A number of minor parties emerged during the post-war period. In the long years of agricultural depression, from the conclusion of the Civil War to the end of the 19th century, discontent among farmers, particularly in the western plains but also in the South, constituted a fertile source of political activity, giving rise to the Granger and Populist movements. From these movements evolved a considerable number of organizations, constituted for the most part on a regional and state basis. In industrialized regions, a large class of wage workers developed, whose protest against poor working conditions, low pay, and discriminatory and abusive treatment induced the formation of other parties independent of and opposed to the dominant Republican and Democratic parties. One of the first was the Socialist Labor party, founded in 1877 but unimportant until it came under the leadership of Daniel De Leon. Of far more significance was the Socialist Party of America (SPA), founded in 1901 by socialists unable to accept the autocratic De Leon. The greatest leader of the SPA was Eugene V. Debs. In 1919 a split in the SPA led to the formation of the Communist party (CP), which had close ties with the Soviet Union. Although small, the CP had considerable influence at times, especially in the labour movement during the 1930s. These parties of agrarian and working-class protest frequently raised issues that were taken up in subsequent years by leaders of the major parties; their own successes in elections, however, were mostly local and minor.


The various movements to improve industrial working conditions and curtail the power of big business, known by the early 20th century as Progressivism, caused divisions within both parties between Progressives and conservatives. The most serious split occurred in the Republican ranks, where the renomination of President William Howard Taft in 1912 caused Progressives to bolt and form the Progressive party, which nominated former President Theodore Roosevelt. Although he lost the election, Roosevelt polled the highest percentage of the vote ever attained by a third-party candidate. The Republican split in that contest helped Woodrow Wilson become only the second Democrat to win the presidency since the Civil War. The Progressives made another strong bid for the presidency in 1924, when their candidate was Senator Robert M. LaFollette of Wisconsin, a veteran of the 1912 campaign, who won about 16 percent of the votes.


Although the Republican party regained control of the presidency during the 1920s, complex changes in political alignments were wrought by the Great Depression of the 1930s. The Democratic party, led by President Franklin D. Roosevelt, became the sponsor of the most far-reaching social reform legislation in the history of the United States, the New Deal. Many of its policies were supported by representatives of the Republican party, as well as by those who had previously supported La Follette. The attraction of Roosevelt’s party was so great that such nominally independent political organizations as the American Labor party and the Liberal party in New York State became, in effect, mere adjuncts of the Democratic party.

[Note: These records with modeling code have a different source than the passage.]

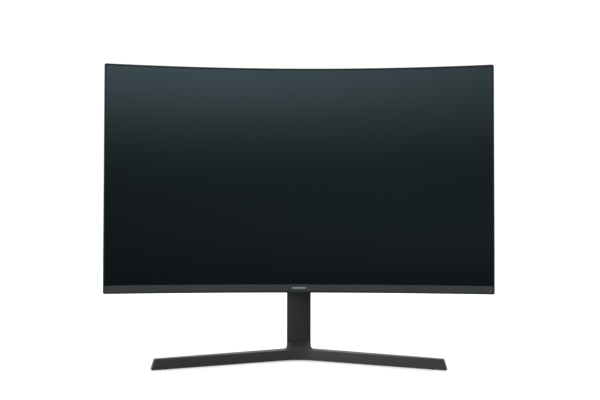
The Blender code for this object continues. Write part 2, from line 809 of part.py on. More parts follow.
def rear_cover(look):
    wall = COVER_WALL
    cover = add(cover_shell(), *bay_walls())
    bay = box(
        "bay", (BAY_LEFT, BAY_DEEP_Y, FOOT_LOW - 6 * MM), (BAY_RIGHT, 20 * MM, BAY_CEILING)
    )
    window = box(
        "window",
        (BAY_LEFT + 4 * MM, BOARD_BACK_Y - 0.6 * MM, BAY_CEILING - MM),
        (BAY_RIGHT - 4 * MM, MM, BAY_CEILING + wall + MM),
    )
    cut(cover, bay, window)
    # recess for the tilt bracket, with the floor that its screws clamp
    recess = RECESS_HALF + wall
    block = box(
        "block",
        (-recess, RECESS_Y - 2.2 * MM, HINGE_Z - recess),
        (recess, PLATEAU_Y - 0.5 * MM, HINGE_Z + recess),
    )
    pocket = box(
        "pocket",
        (-RECESS_HALF, RECESS_Y, HINGE_Z - RECESS_HALF),
        (RECESS_HALF, 20 * MM, HINGE_Z + RECESS_HALF),
    )
    cut(add(cover, block), pocket)
    holes = [(p, 2.4 * MM) for p in mount_points()] + [(p, 1.8 * MM) for p in cover_screw_points()]
    drills = [rod("drill", p, r, 0.0, 20 * MM, "Y", ROUND_SMALL) for p, r in holes]
    cut(cover, gather("drills", drills), vent_slots())
    # pod for the control stick
    add(cover, set_on_arc(stick_pod(), STICK_ARC))
    hollow = prism("hollow", stick_outline(COVER_WALL), 9.2 * MM, POD_BACK - COVER_WALL, "Y")
    opening = rod("opening", (0.0, STICK_Z), 7.4 * MM, 15 * MM, 30 * MM, "Y")
    cut(cover, set_on_arc(hollow, STICK_ARC), set_on_arc(opening, STICK_ARC))
    finish(cover, look["cover"], smooth=True)


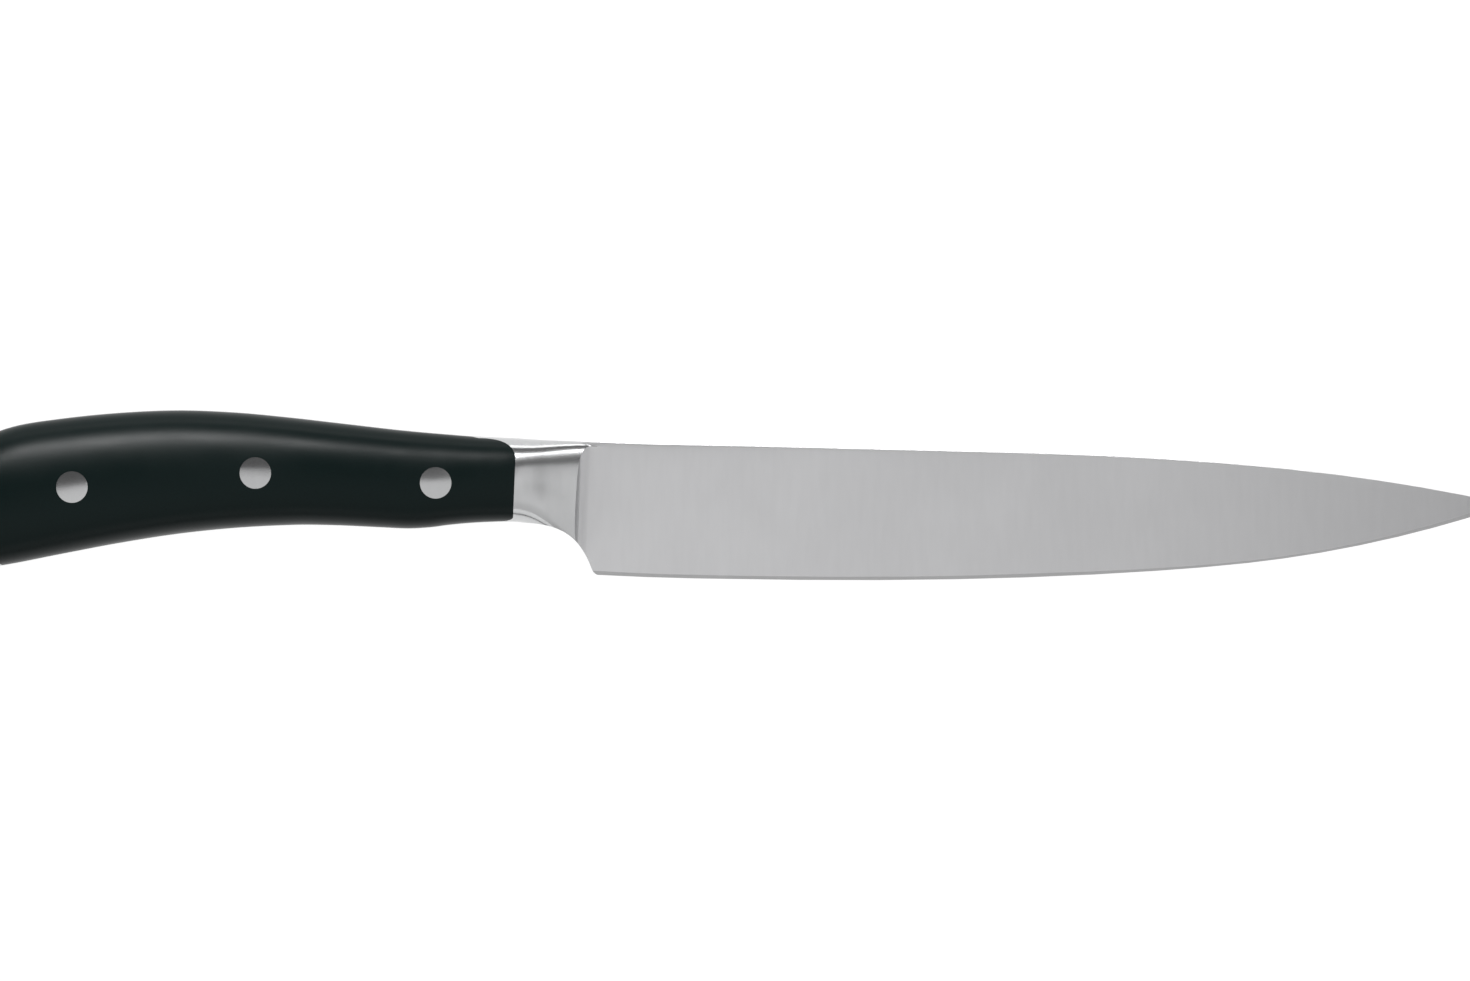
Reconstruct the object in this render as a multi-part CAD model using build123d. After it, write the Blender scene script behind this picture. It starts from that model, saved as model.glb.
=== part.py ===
from build123d import *
import math
import os

# A forged carving knife, lying on its side with the point towards +X, the
# spine towards +Y and the cutting edge towards -Y. Lengths are in millimetres.
# Everything is drawn with the mid-plane of the blade at Z = 0, with X = 0 at
# the crisp ridge between bolster and blade and Y = 0 just above the spine
# there, and is set down on Z = 0 at the end.

# Blade
blade_length = 200.0
blade_depth = 30.15
spine_start = 0.3
point_drop = 13.9
point_nose = 0.5
spine_width = 2.4
shoulder_width = 0.4
point_width = 0.6
grind_break = 100.0
bevel_angle = 17.4

# Places along the blade as shares of its length, and how far the spine has
# dropped there as shares of the point's drop
spine_shares = (
    (0.066, 0.042),
    (0.185, 0.077),
    (0.303, 0.121),
    (0.560, 0.228),
    (0.692, 0.345),
    (0.822, 0.537),
    (0.961, 0.865),
)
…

Roosevelt managed to break the stranglehold that Republicans had held over the presidency by drawing various new forces into the Democratic party. These included blacks, who traditionally had voted Republican because that party had ended slavery, but now supported the Democrats out of gratitude for New Deal unemployment relief. The other key addition was organized labour, which recognized that New Deal policies had helped unions achieve a status unprecedented in US history.

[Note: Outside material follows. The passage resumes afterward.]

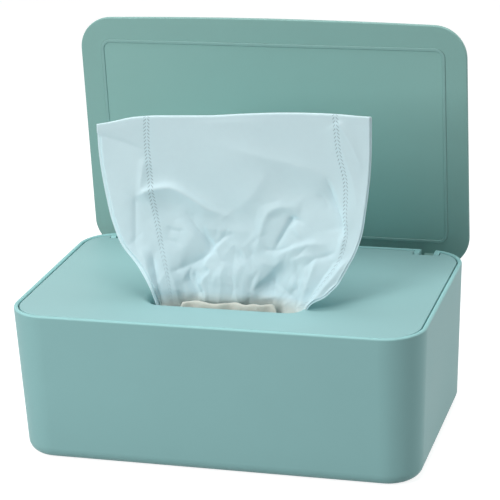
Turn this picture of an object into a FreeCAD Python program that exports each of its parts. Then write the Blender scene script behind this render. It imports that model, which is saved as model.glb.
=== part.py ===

When Roosevelt died in 1945, he was succeeded by Vice-President Harry S. Truman. Democratic unity appeared to unravel, however, when two dissident groups opposed him in the 1948 election—the anti-cold war Progressives under Henry A. Wallace and the anti-civil rights Dixiecrats under Strom Thurmond—but Truman won despite them, and the Democrats remained in power until 1952.

The Republicans were returned to power that year, carried to victory by their popular candidate, General Dwight D. Eisenhower. During Eisenhower’s two terms, his moderate supporters came into conflict with the more conservative Old Guard Republicans. From 1955 onward the Democrats were in control of Congress, and their leaders often cooperated with the moderate Republicans.


The New Deal combination of the South and the industrial North came together again to win the presidency for Democrat John F. Kennedy in 1960 and again for Lyndon B. Johnson in 1964, but widespread dissatisfaction with Johnson’s military intervention in Vietnam brought the Republicans back into office under Richard M. Nixon in 1968. Although he was re-elected with strong support from the South and West in 1972, Nixon was later forced to resign as a result of his involvement in the Watergate conspiracy. The Democrats bolstered their declining strength in the South by nominating the former governor of Georgia, Jimmy Carter, in 1976. Carter defeated the Republican president Gerald R. Ford in that year but failed to win re-election against Ronald Reagan in 1980. Under Reagan’s leadership, conservative Republicans were firmly in control of their party in the 1980s, and the Republicans held a majority in the US Senate from 1981 through 1986, when the Democrats regained control (they had maintained their majority in the House since the mid-term election of 1954). After Carter’s defeat and the apparent breakup of the New Deal coalition, the Democrats did not have the strong national leadership necessary to regain the presidency during the 1980s.

Third-party movements were significant in 1968, in 1980, and especially in 1992, when a billionaire businessman, H. Ross Perot, drew almost 19 percent of the popular vote, the highest for a third-party presidential candidate since Theodore Roosevelt’s run in 1912; however, despite Perot’s appeal to voters disenchanted with “politics as usual”, he gained no electoral votes, and Democrat Bill Clinton defeated President George Bush. The Clinton administration was undermined, and Democratic control of Congress lost, in a backlash against the Democrats in midterm elections in 1994. The party system itself seemed to have been weakened, as voters became disillusioned with politicians and appeared to be influenced more by a candidate’s overall message or positions on the issues than by party affiliation. Campaign techniques were changed by the increasing use of television advertisements and appearances. Media advisers became more prominent, often eclipsing traditional party leaders. In addition, the role of party conventions in selecting candidates was reduced by the growing prevalence of primary elections.